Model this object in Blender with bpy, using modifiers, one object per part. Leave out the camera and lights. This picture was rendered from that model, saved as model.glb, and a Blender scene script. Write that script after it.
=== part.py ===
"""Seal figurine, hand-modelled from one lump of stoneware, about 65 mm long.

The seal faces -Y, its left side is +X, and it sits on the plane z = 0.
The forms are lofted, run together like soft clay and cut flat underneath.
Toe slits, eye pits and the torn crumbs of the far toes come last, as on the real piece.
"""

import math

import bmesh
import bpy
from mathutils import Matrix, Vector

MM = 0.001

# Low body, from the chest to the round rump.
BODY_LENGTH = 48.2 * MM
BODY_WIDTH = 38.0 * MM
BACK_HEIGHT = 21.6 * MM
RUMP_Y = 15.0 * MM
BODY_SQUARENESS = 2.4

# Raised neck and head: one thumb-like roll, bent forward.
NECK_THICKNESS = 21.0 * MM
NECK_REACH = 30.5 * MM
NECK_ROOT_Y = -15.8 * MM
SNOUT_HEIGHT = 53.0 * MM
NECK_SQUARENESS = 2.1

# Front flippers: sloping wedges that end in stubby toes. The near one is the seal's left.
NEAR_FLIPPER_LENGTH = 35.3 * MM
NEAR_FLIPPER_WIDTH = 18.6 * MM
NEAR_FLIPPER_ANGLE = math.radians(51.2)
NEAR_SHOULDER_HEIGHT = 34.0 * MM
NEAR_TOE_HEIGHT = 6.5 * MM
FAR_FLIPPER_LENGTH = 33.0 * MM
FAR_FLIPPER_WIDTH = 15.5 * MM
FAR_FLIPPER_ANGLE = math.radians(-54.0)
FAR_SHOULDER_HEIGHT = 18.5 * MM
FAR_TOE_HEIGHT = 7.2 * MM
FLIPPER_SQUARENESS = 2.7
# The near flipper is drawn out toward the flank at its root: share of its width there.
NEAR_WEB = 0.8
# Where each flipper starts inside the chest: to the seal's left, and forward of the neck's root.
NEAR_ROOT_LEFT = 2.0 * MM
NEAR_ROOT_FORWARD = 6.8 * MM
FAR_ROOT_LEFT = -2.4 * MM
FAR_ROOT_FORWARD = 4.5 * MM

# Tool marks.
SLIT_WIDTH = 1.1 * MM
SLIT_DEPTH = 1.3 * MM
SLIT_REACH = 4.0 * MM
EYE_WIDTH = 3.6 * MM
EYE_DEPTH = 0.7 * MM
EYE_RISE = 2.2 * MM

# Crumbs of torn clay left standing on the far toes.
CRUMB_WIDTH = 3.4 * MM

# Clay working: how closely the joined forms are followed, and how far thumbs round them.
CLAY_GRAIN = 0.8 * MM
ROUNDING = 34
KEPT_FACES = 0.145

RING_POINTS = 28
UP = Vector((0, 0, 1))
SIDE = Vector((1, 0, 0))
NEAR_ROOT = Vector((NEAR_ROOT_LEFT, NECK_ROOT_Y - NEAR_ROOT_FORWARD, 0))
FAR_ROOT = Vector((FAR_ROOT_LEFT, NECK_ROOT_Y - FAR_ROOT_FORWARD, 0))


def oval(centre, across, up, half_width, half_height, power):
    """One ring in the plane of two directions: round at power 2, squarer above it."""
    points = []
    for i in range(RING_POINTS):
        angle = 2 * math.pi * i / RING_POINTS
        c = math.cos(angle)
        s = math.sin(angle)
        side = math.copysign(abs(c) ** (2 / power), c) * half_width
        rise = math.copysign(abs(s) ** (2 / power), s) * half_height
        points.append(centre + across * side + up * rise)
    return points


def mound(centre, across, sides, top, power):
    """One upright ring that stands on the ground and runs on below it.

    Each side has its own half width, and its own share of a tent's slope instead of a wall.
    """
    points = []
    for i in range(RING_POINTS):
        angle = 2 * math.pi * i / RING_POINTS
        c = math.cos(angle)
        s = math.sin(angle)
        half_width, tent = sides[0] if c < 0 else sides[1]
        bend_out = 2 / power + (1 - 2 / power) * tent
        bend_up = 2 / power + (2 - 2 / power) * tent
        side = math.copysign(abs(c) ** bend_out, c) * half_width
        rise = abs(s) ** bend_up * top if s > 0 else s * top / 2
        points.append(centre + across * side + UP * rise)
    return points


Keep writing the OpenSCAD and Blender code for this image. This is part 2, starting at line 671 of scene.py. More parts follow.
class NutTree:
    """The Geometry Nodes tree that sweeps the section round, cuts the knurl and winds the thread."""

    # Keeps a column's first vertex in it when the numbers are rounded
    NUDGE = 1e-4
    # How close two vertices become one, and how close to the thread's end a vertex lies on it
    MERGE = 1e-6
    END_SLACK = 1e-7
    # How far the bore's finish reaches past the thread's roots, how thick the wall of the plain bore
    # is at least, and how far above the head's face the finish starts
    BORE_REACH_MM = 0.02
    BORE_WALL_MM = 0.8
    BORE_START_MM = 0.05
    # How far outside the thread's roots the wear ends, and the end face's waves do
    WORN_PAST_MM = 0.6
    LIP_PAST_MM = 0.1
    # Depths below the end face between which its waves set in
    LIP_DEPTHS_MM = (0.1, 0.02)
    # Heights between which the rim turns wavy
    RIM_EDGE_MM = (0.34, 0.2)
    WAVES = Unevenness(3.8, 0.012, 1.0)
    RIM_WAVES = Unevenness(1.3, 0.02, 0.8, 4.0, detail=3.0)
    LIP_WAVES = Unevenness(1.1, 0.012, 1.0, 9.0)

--

-- Set problem --
Without changing anything, quote the lines from the top of the data to the line that contains "import math", including that line.

-- Final answer --
Model this object in Blender with bpy, using modifiers, one object per part. Leave out the camera and lights. This picture was rendered from that model, saved as model.glb, and a Blender scene script. Write that script after it.
=== part.py ===
"""Seal figurine, hand-modelled from one lump of stoneware, about 65 mm long.

The seal faces -Y, its left side is +X, and it sits on the plane z = 0.
The forms are lofted, run together like soft clay and cut flat underneath.
Toe slits, eye pits and the torn crumbs of the far toes come last, as on the real piece.
"""

import math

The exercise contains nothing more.